→ **MATERIAL PROVIDED**:
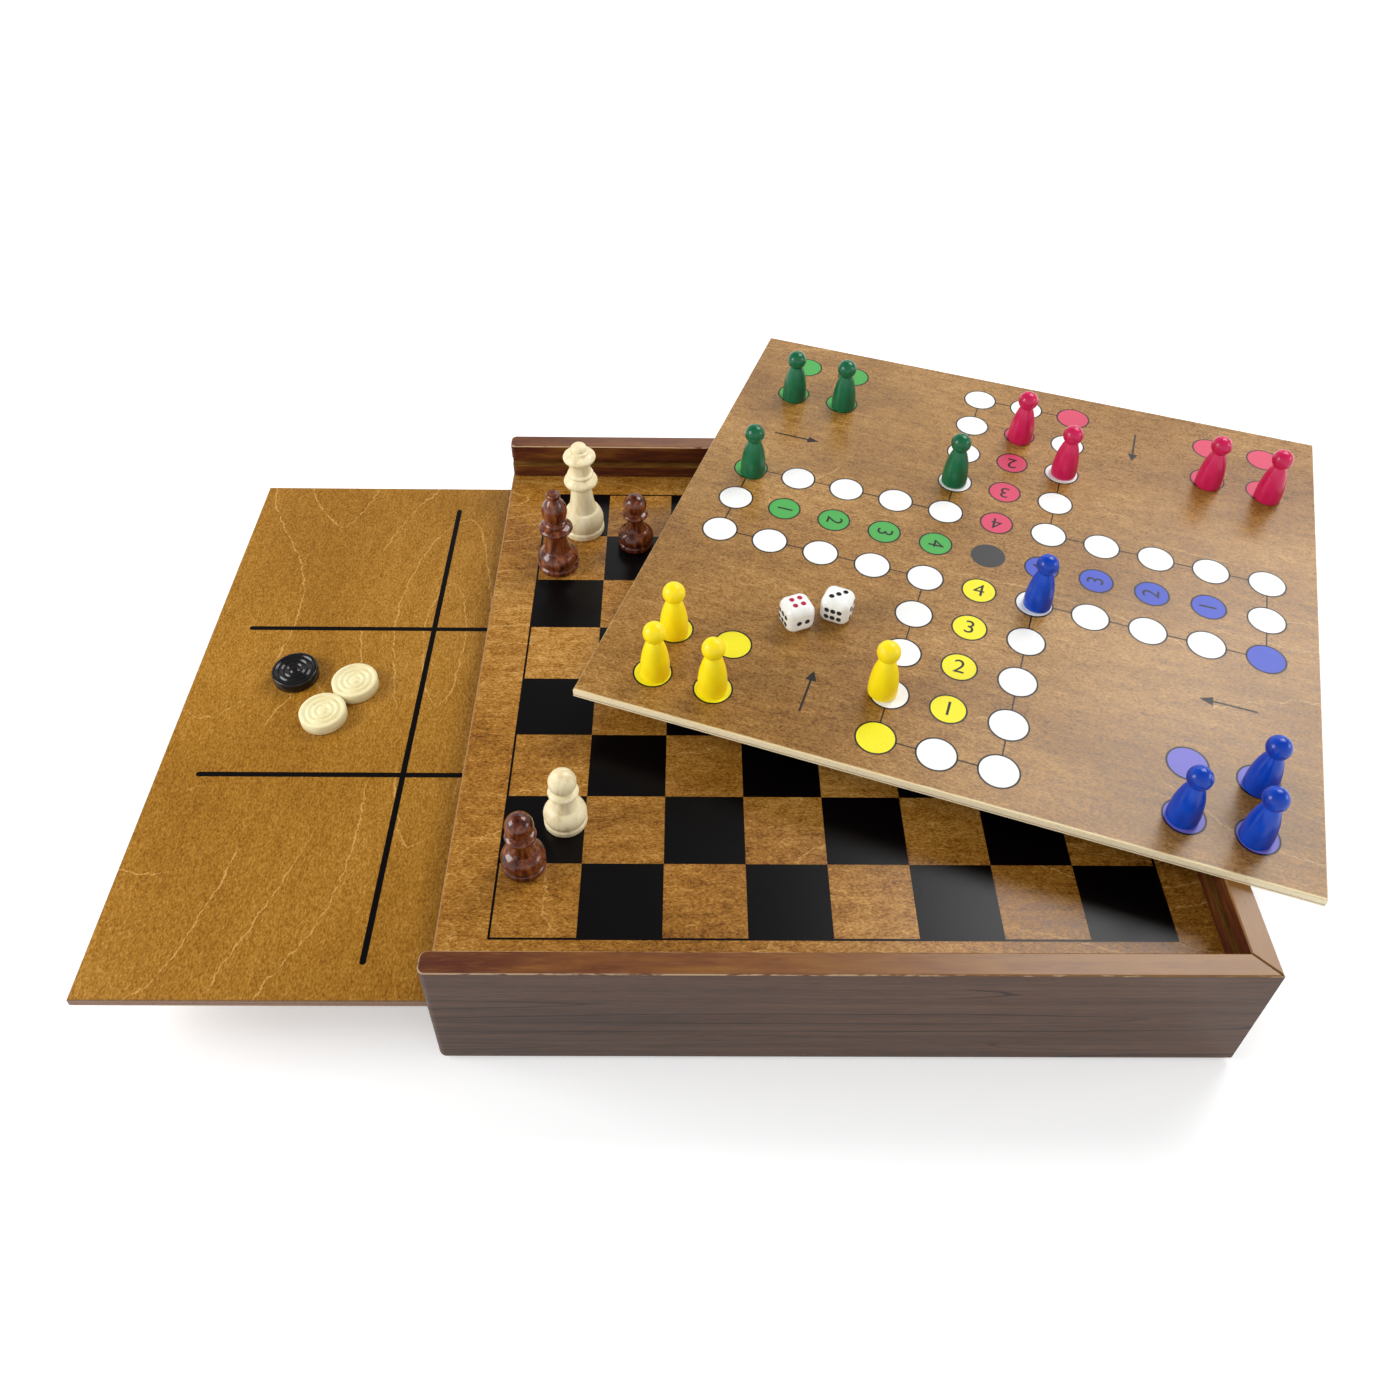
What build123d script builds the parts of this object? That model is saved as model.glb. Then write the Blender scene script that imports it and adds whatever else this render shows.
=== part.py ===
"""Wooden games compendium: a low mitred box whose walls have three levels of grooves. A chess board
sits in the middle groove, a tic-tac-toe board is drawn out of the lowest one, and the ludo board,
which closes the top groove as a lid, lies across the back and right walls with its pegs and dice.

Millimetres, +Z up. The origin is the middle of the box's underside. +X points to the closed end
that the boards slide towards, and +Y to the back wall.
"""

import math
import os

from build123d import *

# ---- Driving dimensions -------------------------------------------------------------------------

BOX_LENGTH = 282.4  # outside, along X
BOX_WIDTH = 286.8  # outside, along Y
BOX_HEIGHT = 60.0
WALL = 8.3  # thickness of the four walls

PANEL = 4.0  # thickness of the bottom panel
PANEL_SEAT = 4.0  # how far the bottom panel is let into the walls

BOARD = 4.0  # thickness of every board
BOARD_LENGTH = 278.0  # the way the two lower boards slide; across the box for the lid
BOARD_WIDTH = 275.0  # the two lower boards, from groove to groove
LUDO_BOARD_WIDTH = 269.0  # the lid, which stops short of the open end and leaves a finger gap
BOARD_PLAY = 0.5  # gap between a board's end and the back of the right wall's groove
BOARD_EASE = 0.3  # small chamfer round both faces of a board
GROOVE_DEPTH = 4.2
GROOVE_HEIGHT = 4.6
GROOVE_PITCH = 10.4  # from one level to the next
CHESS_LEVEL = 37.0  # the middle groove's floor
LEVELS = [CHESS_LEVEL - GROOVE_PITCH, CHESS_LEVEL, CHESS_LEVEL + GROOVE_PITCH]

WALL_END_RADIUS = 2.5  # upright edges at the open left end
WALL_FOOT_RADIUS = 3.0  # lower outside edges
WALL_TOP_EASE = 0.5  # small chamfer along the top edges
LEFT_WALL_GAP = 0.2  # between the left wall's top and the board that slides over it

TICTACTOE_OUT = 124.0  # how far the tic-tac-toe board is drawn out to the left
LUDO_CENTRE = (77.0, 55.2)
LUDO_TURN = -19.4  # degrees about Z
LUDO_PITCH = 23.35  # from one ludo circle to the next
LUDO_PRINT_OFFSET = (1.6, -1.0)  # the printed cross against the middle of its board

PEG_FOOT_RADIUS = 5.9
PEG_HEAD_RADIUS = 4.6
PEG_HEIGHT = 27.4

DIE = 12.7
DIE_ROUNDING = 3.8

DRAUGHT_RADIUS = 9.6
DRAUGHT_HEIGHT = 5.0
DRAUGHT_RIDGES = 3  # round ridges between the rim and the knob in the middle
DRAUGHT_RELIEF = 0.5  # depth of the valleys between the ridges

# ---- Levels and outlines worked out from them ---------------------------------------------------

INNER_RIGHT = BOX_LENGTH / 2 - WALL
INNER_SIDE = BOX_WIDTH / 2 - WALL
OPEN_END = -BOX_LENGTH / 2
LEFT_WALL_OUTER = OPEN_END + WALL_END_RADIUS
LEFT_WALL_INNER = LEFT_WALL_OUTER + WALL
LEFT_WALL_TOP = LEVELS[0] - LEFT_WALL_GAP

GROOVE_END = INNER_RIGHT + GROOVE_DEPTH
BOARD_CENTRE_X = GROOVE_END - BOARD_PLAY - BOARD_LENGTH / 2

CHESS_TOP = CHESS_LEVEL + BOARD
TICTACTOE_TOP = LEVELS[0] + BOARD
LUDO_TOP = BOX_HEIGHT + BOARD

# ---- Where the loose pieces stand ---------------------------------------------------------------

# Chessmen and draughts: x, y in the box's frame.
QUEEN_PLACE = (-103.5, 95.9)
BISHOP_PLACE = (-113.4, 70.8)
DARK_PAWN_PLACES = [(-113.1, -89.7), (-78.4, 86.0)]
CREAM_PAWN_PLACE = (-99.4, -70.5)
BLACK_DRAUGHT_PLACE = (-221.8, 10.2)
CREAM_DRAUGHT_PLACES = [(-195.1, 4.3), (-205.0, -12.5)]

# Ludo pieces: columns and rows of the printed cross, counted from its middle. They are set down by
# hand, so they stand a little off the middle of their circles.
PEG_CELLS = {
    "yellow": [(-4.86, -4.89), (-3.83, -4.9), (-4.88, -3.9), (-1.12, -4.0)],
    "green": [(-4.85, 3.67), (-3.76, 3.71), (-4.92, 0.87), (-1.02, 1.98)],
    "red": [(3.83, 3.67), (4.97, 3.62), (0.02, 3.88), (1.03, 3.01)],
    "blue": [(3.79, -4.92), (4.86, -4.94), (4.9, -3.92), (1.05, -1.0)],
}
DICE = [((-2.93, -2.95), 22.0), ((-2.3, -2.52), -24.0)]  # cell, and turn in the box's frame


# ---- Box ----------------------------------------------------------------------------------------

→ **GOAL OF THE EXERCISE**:
Your task is to quote the lines above, beginning with the first and ending with the one that holds "PANEL_SEAT = 4.0".

→ **ANSWER FOR THE TASK**:
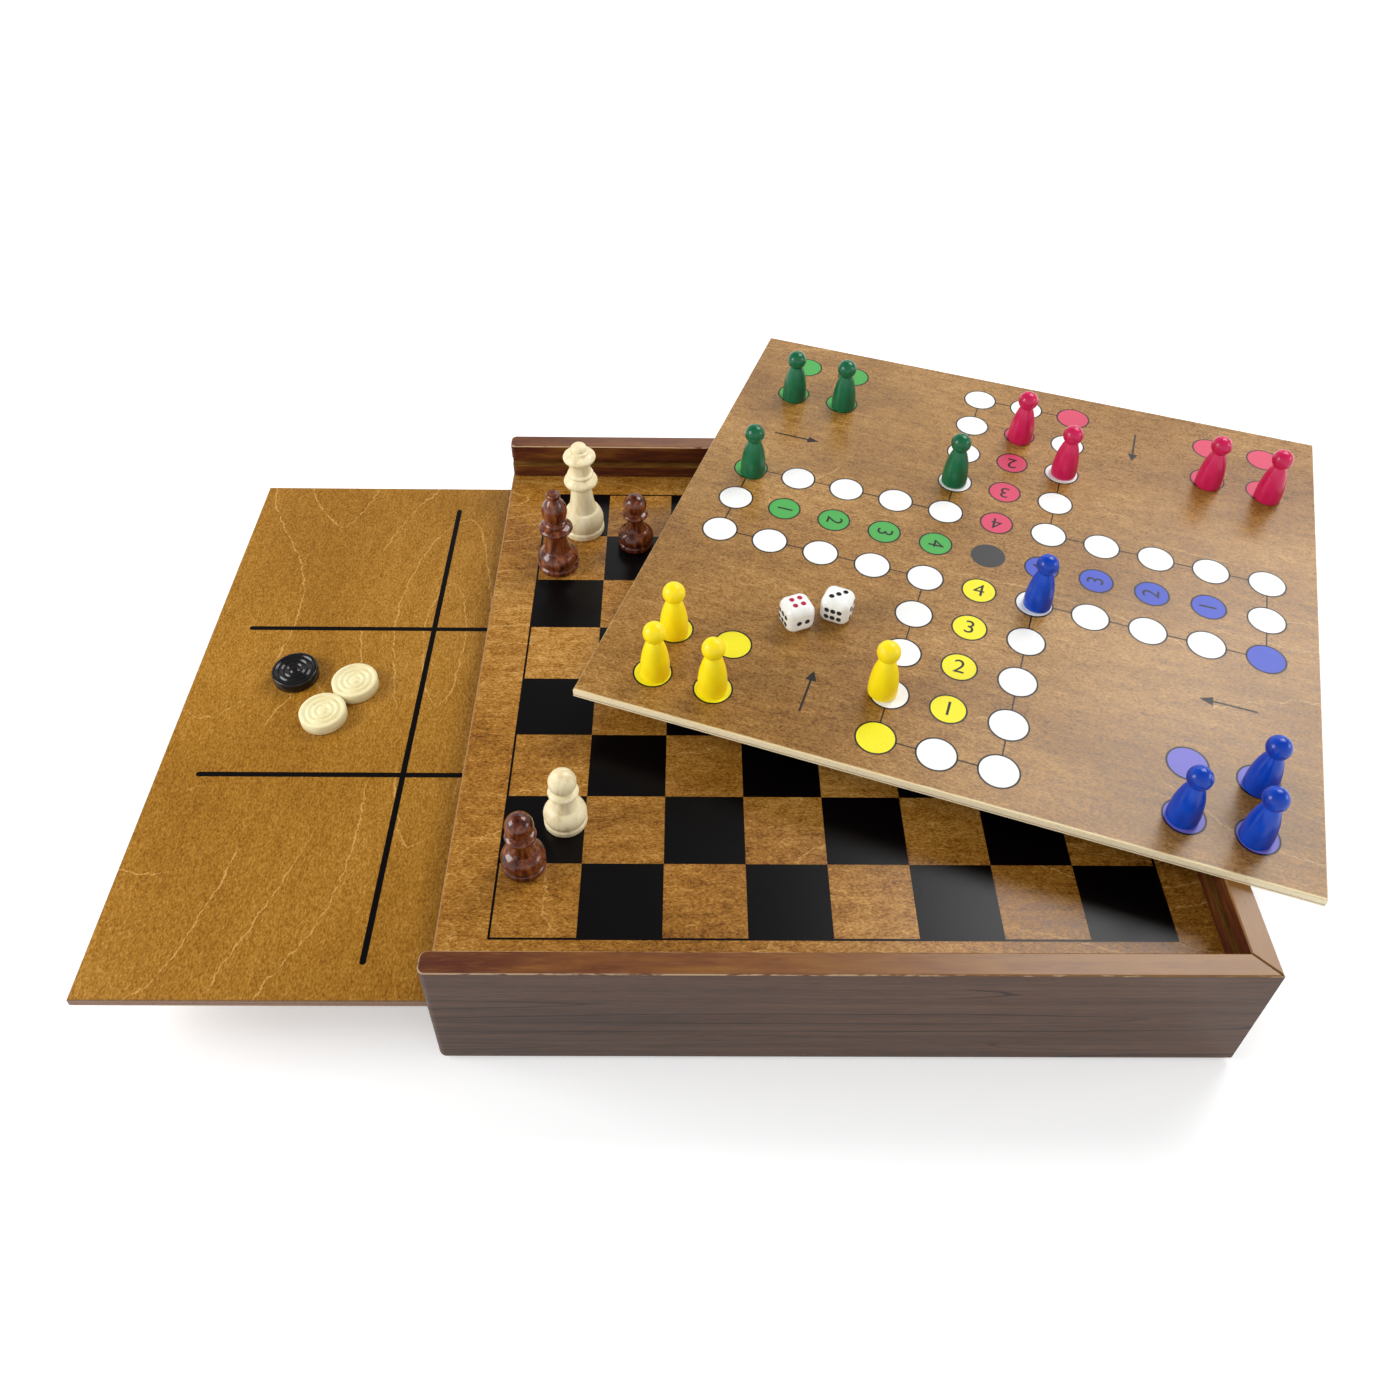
What build123d script builds the parts of this object? That model is saved as model.glb. Then write the Blender scene script that imports it and adds whatever else this render shows.
=== part.py ===
"""Wooden games compendium: a low mitred box whose walls have three levels of grooves. A chess board
sits in the middle groove, a tic-tac-toe board is drawn out of the lowest one, and the ludo board,
which closes the top groove as a lid, lies across the back and right walls with its pegs and dice.

Millimetres, +Z up. The origin is the middle of the box's underside. +X points to the closed end
that the boards slide towards, and +Y to the back wall.
"""

import math
import os

from build123d import *

# ---- Driving dimensions -------------------------------------------------------------------------

BOX_LENGTH = 282.4  # outside, along X
BOX_WIDTH = 286.8  # outside, along Y
BOX_HEIGHT = 60.0
WALL = 8.3  # thickness of the four walls

PANEL = 4.0  # thickness of the bottom panel
PANEL_SEAT = 4.0  # how far the bottom panel is let into the walls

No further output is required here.